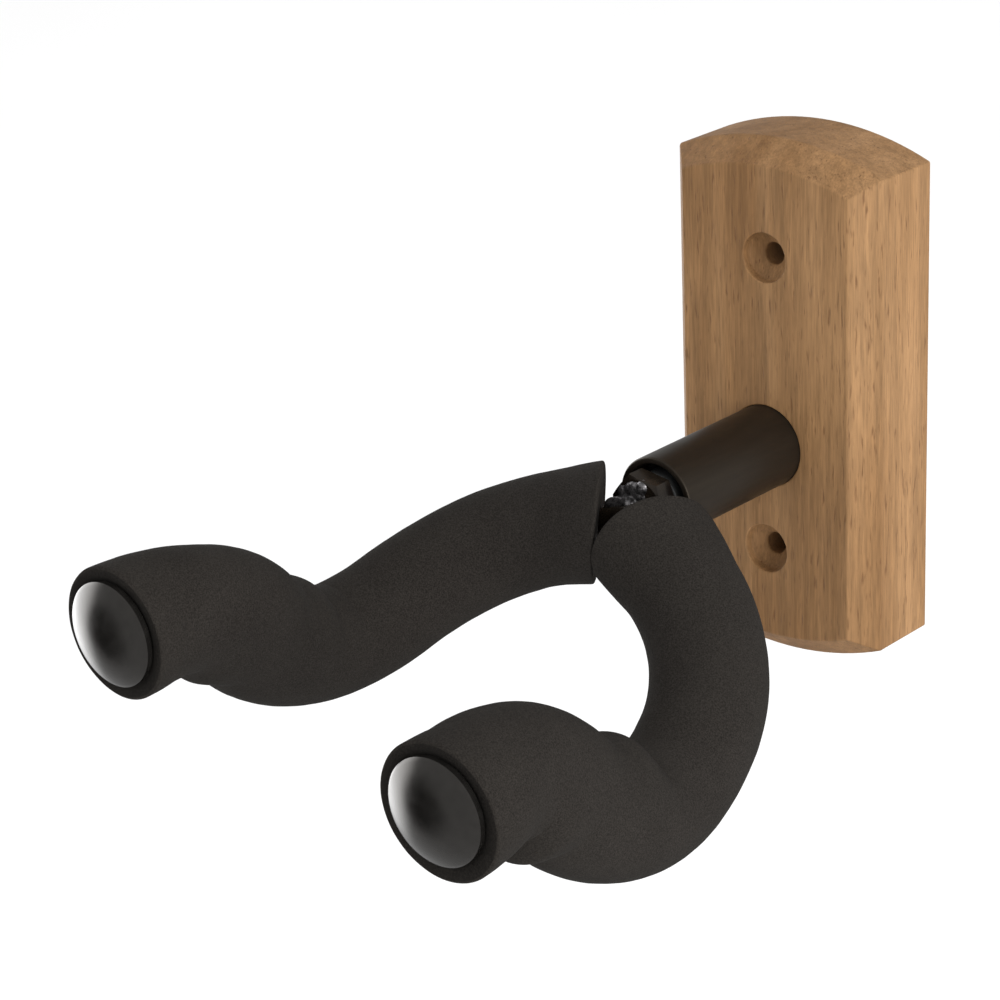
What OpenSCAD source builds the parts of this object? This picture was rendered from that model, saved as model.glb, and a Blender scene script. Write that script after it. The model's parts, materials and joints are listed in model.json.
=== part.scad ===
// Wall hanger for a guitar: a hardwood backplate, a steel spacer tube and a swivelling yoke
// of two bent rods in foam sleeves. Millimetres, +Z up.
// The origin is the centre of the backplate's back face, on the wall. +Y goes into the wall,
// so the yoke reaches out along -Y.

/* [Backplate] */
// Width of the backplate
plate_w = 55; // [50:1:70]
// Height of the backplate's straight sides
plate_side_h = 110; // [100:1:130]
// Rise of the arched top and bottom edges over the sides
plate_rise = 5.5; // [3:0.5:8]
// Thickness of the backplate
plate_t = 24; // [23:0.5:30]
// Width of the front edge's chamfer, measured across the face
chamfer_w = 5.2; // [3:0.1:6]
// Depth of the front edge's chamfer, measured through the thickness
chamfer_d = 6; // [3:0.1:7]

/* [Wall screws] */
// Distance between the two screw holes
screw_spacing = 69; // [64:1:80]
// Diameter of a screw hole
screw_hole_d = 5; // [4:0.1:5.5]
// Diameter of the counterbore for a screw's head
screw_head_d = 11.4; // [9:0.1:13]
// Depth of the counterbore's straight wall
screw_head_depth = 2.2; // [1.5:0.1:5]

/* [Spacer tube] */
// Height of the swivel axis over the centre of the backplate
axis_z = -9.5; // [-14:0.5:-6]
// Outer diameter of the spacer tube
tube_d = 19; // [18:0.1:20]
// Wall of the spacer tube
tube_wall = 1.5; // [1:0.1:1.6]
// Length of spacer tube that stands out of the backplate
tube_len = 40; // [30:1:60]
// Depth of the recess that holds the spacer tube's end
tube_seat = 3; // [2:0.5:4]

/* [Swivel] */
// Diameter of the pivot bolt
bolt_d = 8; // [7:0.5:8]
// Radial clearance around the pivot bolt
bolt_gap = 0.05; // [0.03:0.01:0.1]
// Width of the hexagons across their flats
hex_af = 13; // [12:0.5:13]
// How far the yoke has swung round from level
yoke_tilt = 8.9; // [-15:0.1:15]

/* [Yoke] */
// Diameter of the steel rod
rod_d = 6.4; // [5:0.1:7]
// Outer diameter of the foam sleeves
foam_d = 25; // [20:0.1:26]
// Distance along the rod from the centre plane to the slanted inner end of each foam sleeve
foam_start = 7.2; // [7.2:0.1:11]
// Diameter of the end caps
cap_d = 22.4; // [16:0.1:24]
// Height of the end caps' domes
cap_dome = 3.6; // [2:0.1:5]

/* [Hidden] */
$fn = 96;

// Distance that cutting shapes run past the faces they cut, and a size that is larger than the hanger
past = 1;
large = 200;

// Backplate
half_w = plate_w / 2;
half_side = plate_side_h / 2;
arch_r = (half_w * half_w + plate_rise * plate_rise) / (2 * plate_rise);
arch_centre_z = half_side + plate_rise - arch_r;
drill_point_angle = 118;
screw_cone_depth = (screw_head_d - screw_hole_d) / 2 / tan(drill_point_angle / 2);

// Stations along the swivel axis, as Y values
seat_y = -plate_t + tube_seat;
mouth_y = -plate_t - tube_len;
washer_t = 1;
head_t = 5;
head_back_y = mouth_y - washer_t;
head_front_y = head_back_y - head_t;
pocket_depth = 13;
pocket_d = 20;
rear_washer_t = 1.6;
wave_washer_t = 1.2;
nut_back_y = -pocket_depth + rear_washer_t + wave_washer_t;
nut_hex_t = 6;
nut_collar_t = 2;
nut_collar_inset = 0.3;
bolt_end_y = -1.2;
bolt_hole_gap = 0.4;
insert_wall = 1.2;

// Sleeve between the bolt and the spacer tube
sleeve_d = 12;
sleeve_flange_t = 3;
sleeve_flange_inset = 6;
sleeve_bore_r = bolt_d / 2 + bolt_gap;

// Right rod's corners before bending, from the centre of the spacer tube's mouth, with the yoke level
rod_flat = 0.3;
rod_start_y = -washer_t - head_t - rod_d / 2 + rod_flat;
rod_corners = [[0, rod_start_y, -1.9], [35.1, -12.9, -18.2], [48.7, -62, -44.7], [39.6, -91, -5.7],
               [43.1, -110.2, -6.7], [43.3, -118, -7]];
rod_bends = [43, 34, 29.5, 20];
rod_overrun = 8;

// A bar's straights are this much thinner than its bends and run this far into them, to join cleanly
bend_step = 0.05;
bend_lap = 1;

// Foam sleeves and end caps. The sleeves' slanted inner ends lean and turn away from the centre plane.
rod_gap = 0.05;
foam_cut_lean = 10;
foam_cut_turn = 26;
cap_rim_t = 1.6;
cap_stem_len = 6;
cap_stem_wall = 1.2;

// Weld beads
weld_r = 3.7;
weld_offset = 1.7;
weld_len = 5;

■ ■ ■

* _Your task_
Lines from the beginning of the data above through the line containing "out along -Y." are to be returned exactly, and no others.

* _Finished task_
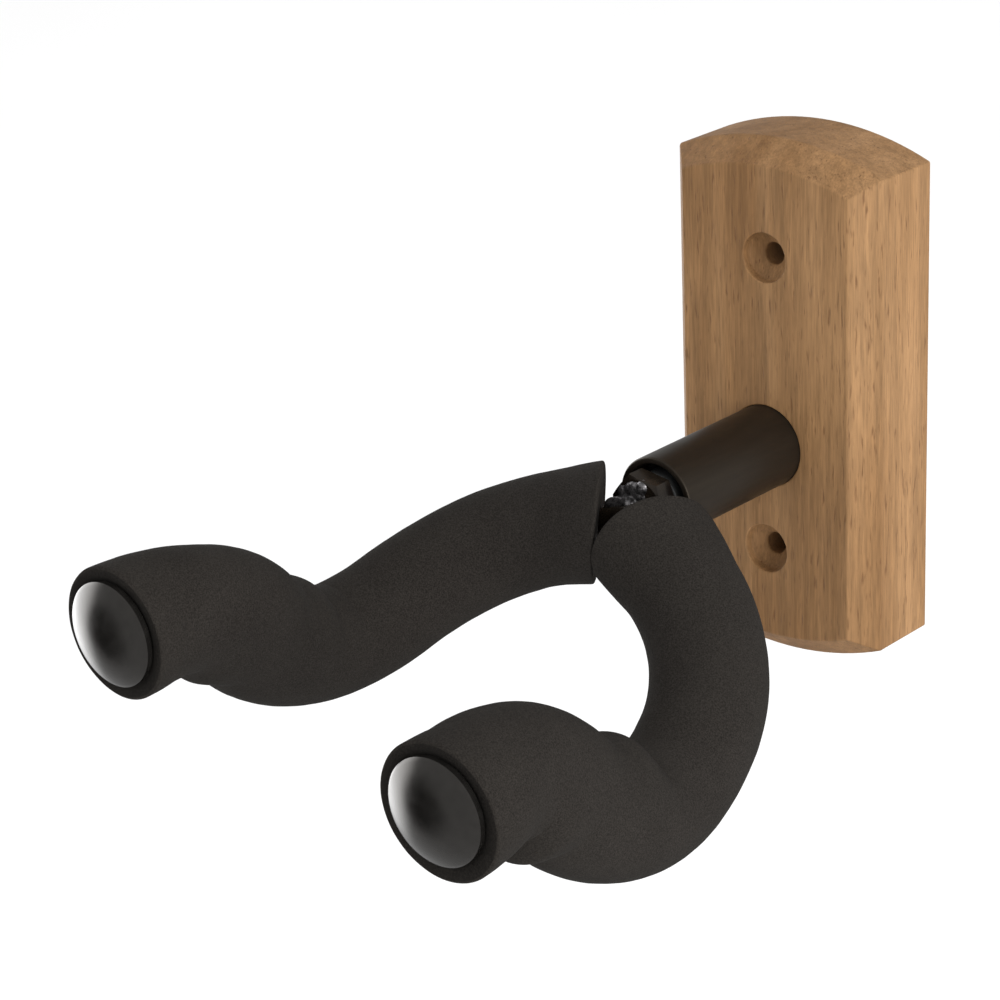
What OpenSCAD source builds the parts of this object? This picture was rendered from that model, saved as model.glb, and a Blender scene script. Write that script after it. The model's parts, materials and joints are listed in model.json.
=== part.scad ===
// Wall hanger for a guitar: a hardwood backplate, a steel spacer tube and a swivelling yoke
// of two bent rods in foam sleeves. Millimetres, +Z up.
// The origin is the centre of the backplate's back face, on the wall. +Y goes into the wall,
// so the yoke reaches out along -Y.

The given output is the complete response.